Consider the following metrics:  

- **True Positive Rate** or **Recall** or **Sensitivity**  
  Of the observations that are truly Class A, how many were predicted to be Class A?  

- **Precision** or **Positive Predictive Value**  
  Of all the observations classified as Class A, how many of them were truly from Class A?  

- **True Negative Rate** or **Specificity** or **Negative Predictive Value**  
  Of all the observations classified as NOT Class A, how many were truly NOT Class A?

Compute each of these metrics (cross-validated) for your three models (KNN, Logistic Regression, and Decision Tree) in Part One.

# Part Three: Discussion  
Suppose you have been hired by a hospital to create classification models for heart attack risk.  

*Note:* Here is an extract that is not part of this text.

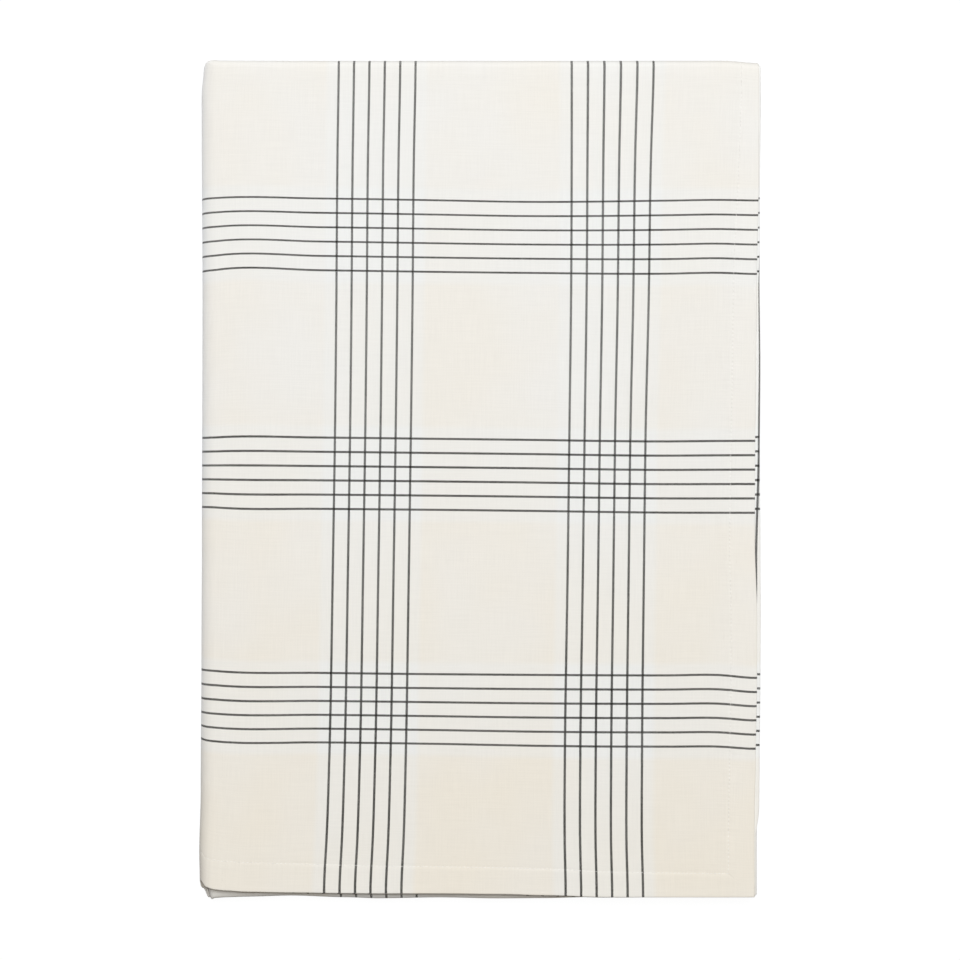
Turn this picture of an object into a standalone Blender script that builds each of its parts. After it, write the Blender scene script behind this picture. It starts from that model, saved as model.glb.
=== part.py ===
"""A tablecloth folded flat: one hemmed sheet of checked cotton, 1.50 m wide and 2.268 m long.

The sheet is folded in half across its width, in quarters along its length, and in half across
its width again, so it lies sixteen layers deep. It is one closed solid. A grid of points on the
cloth laid flat is carried through each fold in turn, once for the cloth's right side and once
for its wrong side, and a rim closes the two round the hemmed edge.

Frame: metres, +Z up, with the origin under the middle of the folded cloth, on the surface it
lies on. The top layer's side hem is at +X and its end hem at -Y; the last fold is at -X.
"""

import math

import bpy
import numpy as np

# The cloth laid flat.
CLOTH_WIDTH = 1.50
CLOTH_LENGTH = 2.268
SHEET = 0.0010  # thickness of the cloth
HEM_WIDTH = 0.016
HEM_SLOPE = 0.002  # the hem's inner edge drops to the single sheet over this distance
HEM_EXTRA = 0.00012  # what the turned hem adds, all of it on the wrong side
LAYER_PITCH = 0.0014  # from one layer of the stack to the next

# Each fold, in the order it is made. A turn is the axis of a bend, by its distance from the first
# hem in the folded cloth. A level is a panel's place in the new stack, 0 at the bottom, counted
# in thicknesses of what is folded. Steps are the flats that stand for a half circle.
FOLDS = (
    {"across": "width", "turns": (0.7478,), "levels": (1, 0), "steps": 4},
    {"across": "length", "turns": (0.5614, 0.0, 0.5614), "levels": (3, 0, 1, 2), "steps": 6},
    {"across": "width", "turns": (0.3667,), "levels": (1, 0), "steps": 8},
)

# Where the grid has lines between the bends, by distance from the first hem, once folded.
WIDTH_LINES = (0.10, 0.22, 0.33)
LENGTH_LINES = (0.05, 0.14, 0.29, 0.42, 0.52)
LEAST_SPACING = 0.004  # two grid lines on a flat stretch are never closer than this

# The hems don't lie one over the other. Reach is how far a hem lies beyond its even place, by the
# distance along that hem from the cloth's first corner. The first rows are the top two layers'.
SIDE_HEMS = (
    {"along": 0.00, "near_reach": -0.0013, "far_reach": -0.0024},
    {"along": 0.04, "near_reach": -0.0014, "far_reach": -0.0023},
    {"along": 0.06, "near_reach": -0.0012, "far_reach": -0.0001},
    {"along": 0.09, "near_reach": -0.0005, "far_reach": 0.0002},
    {"along": 0.15, "near_reach": 0.0005, "far_reach": 0.0007},
    {"along": 0.19, "near_reach": 0.0005, "far_reach": 0.0009},
    {"along": 0.24, "near_reach": -0.0010, "far_reach": 0.0007},
    {"along": 0.30, "near_reach": -0.0008, "far_reach": 0.0003},
    {"along": 0.36, "near_reach": -0.0002, "far_reach": 0.0007},
    {"along": 0.42, "near_reach": 0.0004, "far_reach": 0.0001},
    {"along": 0.48, "near_reach": 0.0015, "far_reach": 0.0003},
    {"along": 0.54, "near_reach": 0.0018, "far_reach": 0.0009},
    {"along": 0.85, "near_reach": -0.0015, "far_reach": -0.0003},
    {"along": 1.40, "near_reach": 0.0012, "far_reach": -0.0012},
    {"along": 1.95, "near_reach": -0.0008, "far_reach": -0.0002},
    {"along": 2.27, "near_reach": -0.0026, "far_reach": -0.0034},
)
END_HEMS = (
    {"along": 0.00, "near_reach": 0.0000, "far_reach": -0.0004},
    {"along": 0.18, "near_reach": 0.0000, "far_reach": 0.0004},
    {"along": 0.36, "near_reach": 0.0000, "far_reach": 0.0006},
    {"along": 0.56, "near_reach": 0.0012, "far_reach": -0.0010},
    {"along": 0.75, "near_reach": -0.0008, "far_reach": 0.0006},
    {"along": 0.94, "near_reach": 0.0010, "far_reach": -0.0008},
    {"along": 1.12, "near_reach": 0.0006, "far_reach": 0.0006},
    {"along": 1.31, "near_reach": -0.0006, "far_reach": 0.0008},
    {"along": 1.50, "near_reach": -0.0010, "far_reach": 0.0000},
)
REACH_FADES_OVER = 0.06  # the cloth takes up a hem's reach over this distance from its edge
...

The following questions give a possible scenario for why the hospital is interested in these models. For each one, discuss:  

- Which metric(s) you would use for model selection and why.  
- Which of your final models (Part One Q1-3) you would recommend to the hospital, and why.  
- What score you should expect for your chosen metric(s) using your chosen model to predict future observations.  

## Q1  
The hospital faces severe lawsuits if they deem a patient to be low risk, and that patient later experiences a heart attack.

## Q2  
The hospital is overfull, and wants to only use bed space for patients most in need of monitoring due to heart attack risk.

## Q3  
The hospital is studying root causes of heart attacks, and would like to understand which biological measures are associated with heart attack risk.

## Q4  
The hospital is training a new batch of doctors, and they would like to compare the diagnoses of these doctors to the predictions given by the algorithm to measure the ability of new doctors to diagnose patients.

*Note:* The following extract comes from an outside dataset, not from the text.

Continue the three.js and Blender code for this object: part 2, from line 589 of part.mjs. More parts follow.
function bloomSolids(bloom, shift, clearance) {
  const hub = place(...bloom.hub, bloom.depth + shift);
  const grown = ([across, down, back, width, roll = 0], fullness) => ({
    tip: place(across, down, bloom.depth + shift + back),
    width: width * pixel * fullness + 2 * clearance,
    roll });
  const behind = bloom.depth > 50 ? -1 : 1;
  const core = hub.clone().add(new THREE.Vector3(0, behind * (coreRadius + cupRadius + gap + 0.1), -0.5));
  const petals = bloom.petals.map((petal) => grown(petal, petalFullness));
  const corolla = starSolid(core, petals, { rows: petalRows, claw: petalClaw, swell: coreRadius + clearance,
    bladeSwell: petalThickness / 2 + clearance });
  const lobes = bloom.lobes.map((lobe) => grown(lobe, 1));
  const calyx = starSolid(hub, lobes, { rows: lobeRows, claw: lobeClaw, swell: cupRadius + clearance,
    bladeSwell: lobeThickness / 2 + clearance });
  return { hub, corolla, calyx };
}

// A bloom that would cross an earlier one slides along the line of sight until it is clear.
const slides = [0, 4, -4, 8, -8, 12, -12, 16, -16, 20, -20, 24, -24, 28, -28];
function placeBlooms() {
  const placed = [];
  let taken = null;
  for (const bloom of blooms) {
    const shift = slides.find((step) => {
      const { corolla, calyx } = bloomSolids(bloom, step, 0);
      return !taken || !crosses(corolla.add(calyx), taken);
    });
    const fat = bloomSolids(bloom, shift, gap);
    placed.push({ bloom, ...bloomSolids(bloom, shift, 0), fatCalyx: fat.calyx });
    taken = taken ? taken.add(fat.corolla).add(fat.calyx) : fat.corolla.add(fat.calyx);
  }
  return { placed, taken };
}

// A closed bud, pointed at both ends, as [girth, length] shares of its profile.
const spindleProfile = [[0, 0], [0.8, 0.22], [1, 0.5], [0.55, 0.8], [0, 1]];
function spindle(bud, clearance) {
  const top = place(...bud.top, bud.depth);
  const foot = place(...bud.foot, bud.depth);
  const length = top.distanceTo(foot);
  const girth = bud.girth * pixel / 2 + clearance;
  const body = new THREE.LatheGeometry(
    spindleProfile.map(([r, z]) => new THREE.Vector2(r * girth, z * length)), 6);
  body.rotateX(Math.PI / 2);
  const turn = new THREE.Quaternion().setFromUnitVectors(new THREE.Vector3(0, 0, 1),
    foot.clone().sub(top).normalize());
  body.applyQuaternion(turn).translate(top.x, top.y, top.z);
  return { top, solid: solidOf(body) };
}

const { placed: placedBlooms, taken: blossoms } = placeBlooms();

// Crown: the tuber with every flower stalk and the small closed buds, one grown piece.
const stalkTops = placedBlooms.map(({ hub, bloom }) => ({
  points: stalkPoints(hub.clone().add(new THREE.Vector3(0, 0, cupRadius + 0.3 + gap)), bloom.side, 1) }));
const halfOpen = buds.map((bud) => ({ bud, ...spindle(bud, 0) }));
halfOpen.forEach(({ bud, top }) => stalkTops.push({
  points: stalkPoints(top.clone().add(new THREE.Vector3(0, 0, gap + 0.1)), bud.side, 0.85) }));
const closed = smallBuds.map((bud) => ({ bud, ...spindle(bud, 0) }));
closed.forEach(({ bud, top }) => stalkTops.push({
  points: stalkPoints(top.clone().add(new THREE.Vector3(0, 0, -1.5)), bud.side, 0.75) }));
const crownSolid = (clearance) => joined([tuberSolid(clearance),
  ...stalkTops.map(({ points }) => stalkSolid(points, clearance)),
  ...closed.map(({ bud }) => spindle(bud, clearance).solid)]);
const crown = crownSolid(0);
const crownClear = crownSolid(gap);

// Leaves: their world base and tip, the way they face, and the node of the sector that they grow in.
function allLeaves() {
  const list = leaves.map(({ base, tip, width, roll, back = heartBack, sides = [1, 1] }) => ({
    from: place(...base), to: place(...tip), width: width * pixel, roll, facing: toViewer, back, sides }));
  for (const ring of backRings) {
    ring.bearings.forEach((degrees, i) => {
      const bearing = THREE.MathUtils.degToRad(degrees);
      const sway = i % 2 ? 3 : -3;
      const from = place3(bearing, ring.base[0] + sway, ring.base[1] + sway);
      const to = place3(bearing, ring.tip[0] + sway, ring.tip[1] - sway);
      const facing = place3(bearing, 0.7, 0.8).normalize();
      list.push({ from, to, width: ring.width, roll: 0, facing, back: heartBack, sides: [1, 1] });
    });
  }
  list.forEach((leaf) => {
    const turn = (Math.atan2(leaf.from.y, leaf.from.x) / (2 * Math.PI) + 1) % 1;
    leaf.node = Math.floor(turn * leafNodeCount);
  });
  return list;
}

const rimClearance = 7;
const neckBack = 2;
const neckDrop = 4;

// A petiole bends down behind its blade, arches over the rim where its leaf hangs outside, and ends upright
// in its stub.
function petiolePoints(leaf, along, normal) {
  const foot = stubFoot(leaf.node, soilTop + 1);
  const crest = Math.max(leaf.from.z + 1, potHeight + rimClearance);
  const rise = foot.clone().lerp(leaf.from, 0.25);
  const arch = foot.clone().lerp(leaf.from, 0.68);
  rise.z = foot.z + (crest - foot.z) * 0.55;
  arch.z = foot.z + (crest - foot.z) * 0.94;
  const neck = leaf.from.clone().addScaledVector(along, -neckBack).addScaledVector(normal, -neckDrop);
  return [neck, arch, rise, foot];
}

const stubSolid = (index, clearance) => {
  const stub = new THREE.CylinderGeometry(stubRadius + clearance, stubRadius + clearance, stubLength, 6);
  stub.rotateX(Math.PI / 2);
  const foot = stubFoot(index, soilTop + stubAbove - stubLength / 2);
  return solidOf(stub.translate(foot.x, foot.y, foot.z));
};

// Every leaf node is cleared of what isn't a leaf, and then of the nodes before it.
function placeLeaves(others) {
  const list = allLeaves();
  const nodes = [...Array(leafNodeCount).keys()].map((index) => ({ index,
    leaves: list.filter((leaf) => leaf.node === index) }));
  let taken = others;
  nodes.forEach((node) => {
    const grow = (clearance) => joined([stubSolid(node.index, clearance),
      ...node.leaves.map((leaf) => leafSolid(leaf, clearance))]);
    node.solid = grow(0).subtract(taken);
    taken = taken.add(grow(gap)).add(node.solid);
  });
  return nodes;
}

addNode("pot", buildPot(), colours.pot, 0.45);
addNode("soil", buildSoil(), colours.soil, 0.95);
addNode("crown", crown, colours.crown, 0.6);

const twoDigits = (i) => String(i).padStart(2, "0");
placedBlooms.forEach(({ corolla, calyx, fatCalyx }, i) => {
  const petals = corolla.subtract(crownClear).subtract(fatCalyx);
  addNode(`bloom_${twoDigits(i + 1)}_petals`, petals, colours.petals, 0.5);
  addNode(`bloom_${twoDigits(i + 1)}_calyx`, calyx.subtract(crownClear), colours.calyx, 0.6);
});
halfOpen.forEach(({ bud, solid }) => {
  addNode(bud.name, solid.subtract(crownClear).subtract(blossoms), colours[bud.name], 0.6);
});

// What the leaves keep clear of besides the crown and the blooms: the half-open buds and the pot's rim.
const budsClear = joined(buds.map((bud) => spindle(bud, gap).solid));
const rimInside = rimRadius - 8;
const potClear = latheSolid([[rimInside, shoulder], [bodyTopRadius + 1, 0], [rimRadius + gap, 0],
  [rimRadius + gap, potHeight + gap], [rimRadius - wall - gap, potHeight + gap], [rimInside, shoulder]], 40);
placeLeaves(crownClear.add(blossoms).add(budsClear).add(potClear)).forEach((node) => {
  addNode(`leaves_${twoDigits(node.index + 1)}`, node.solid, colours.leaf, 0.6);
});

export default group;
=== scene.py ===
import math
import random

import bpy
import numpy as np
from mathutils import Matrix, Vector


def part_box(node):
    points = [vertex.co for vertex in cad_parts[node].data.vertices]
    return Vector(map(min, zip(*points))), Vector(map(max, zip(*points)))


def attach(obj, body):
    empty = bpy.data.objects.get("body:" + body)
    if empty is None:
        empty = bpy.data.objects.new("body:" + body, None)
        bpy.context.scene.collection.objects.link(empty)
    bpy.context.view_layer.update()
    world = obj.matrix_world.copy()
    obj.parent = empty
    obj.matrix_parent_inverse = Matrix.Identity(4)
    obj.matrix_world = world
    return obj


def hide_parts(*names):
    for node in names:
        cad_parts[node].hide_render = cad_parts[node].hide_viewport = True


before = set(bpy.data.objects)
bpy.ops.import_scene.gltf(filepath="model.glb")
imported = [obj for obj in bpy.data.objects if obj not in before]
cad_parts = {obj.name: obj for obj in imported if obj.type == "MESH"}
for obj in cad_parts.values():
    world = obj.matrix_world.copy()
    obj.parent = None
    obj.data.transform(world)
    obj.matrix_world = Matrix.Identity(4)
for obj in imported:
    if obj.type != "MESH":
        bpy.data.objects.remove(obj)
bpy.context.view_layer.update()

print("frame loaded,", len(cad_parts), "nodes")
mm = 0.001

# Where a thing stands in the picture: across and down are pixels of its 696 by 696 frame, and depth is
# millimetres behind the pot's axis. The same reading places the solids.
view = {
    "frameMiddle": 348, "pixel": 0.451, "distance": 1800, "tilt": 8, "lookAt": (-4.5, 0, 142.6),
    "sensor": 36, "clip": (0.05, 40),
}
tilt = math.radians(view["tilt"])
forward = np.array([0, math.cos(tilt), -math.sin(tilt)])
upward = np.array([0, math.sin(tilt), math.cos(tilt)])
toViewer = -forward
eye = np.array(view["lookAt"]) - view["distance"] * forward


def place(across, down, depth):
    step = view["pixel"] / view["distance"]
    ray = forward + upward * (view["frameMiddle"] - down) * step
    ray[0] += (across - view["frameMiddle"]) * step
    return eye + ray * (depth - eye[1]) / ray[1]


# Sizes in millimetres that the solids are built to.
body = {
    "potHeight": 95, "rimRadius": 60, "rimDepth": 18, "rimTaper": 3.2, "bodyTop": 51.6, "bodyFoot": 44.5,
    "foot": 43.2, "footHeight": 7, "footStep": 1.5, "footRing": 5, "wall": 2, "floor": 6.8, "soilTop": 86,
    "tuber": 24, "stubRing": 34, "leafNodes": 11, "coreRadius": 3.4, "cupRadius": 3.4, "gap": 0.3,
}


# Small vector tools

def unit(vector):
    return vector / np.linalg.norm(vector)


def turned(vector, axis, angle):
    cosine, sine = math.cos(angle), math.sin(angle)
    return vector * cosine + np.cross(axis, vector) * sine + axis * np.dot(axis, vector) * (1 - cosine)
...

# Part Four: Validation   

Before sharing the dataset with you, I set aside a random 10% of the observations to serve as a final validation set.  

Use each of your final models in Part One Q1-3, predict the target variable in the validation dataset.  

For each, output a confusion matrix, and report the ROC AUC, the precision, and the recall.  

Compare these values to the cross-validated estimates you reported in Part One and Part Two. Did our measure of model success turn out to be approximately correct for the validation data?  

In [None]:
ha_validation = pd.read_csv("https://www.dropbox.com/s/jkwqdiyx6o6oad0/heart_attack_validation.csv?dl=1")

# Part Five: Cohen’s Kappa  

Another common metric used in classification is Cohen’s Kappa.  

Use online resources to research this measurement. Calculate it for the models from Part One, Q1-3, and discuss reasons or scenarios that would make us prefer to use this metric as our measure of model success. Do your conclusions from above change if you judge your models using Cohen’s Kappa instead? Does this make sense?